Um licenciado em Educação Física
É uma das facetas menos conhecidas de Pelé. No ano em que conquistou o último de três Mundiais com o Brasil, em 1970, o jogador também se licenciou em Educação Física pela Unimes, a Universidade Metropolitana de Santos. Muito incentivado pela mãe, a conhecida D. Celeste, inscreveu-se no curso um ano depois de este ser criado. Durante o percurso na universidade, para além do óbvio e natural futebol, destacou-se no voleibol, no basquetebol e nas aulas de psicologia.
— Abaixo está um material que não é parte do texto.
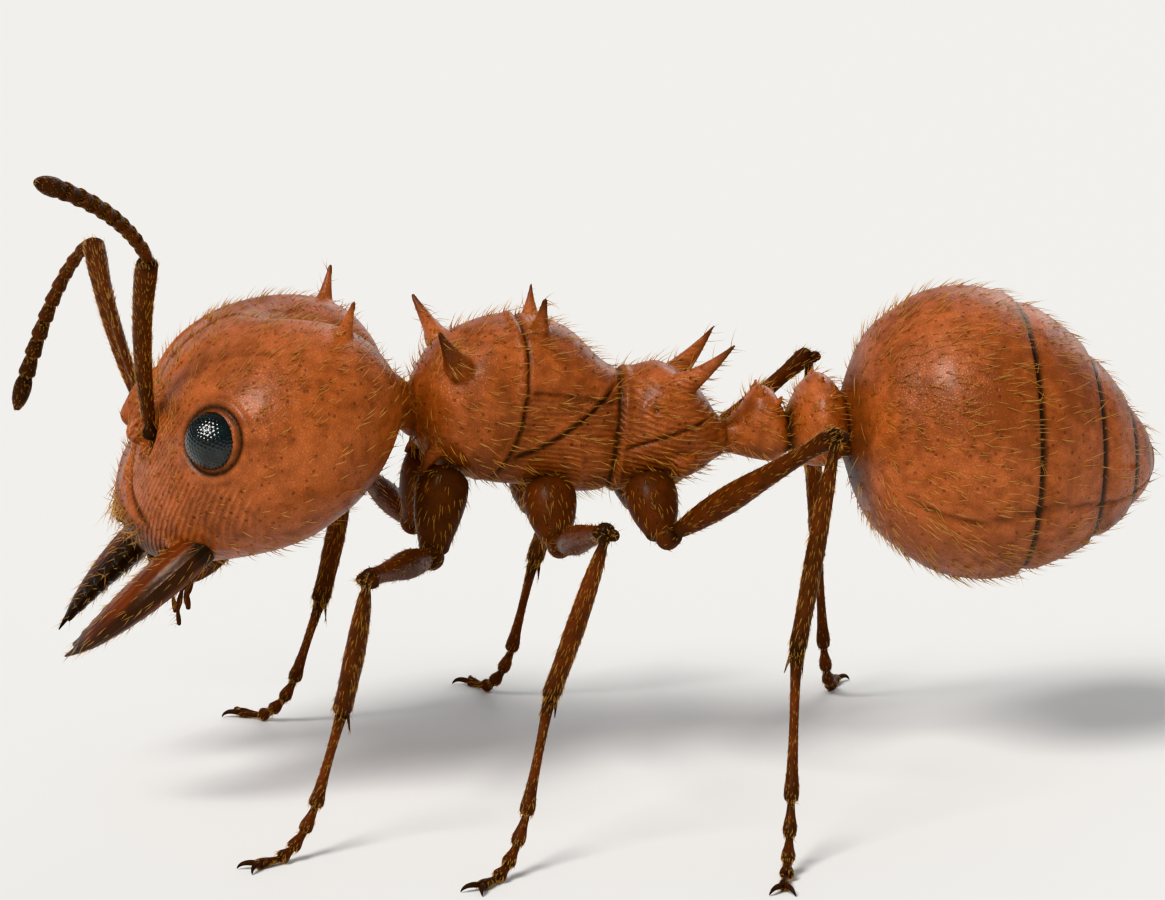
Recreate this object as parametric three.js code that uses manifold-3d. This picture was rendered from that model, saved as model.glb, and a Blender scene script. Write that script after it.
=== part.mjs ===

Em 2018, como forma de homenagem, a Unimes decidiu atribuir-lhe um doutoramento honoris causa numa cerimónia pública. “A importância desse título é a mensagem que posso deixar para os amigos, familiares, as novas gerações. Tem de ter uma base, tem de estudar, porque a fama só não adianta. Tive a felicidade de me formar na Unimes e esse é o grande valor desse título”, disse, na altura, Pelé.
Um compositor que aprendeu a tocar guitarra com um colega de equipa
O interesse de Pelé pela música começou desde cedo, através do pai, que tocava cavaquinho. O jogador aprendeu a tocar guitarra com Tite, colega de equipa dos tempos do Santos, e estreou-se nas aventuras musicais ainda nos anos 60 com duas músicas que compôs e que cantou com Elis Regina.
Em 1977, lançou o álbum “Pelé”, a banda sonora do documentário com o mesmo nome e onde seis das 13 faixas eram composições suas. No mesmo ano, o ano em que terminou a carreira, surgiu ao lado de Roberto Carlos num programa especial do artista na televisão, integrando depois o álbum “Clube da Criança”, de Xuxa, cantando uma música que ele próprio também compôs.
Pelé gravou a música infantil “ABC do Bicho-Papão” já em 1998, numa canção depois utilizada pelo Ministério da Educação do Brasil em anúncios televisivos. Em 2006, ainda lançou o álbum “Pelé Ginga”, com a participação de Gilberto Gil, e celebrou a realização dos Jogos Olímpicos de 2016 no Rio de Janeiro com a música “Esperança”, que compôs e interpretou.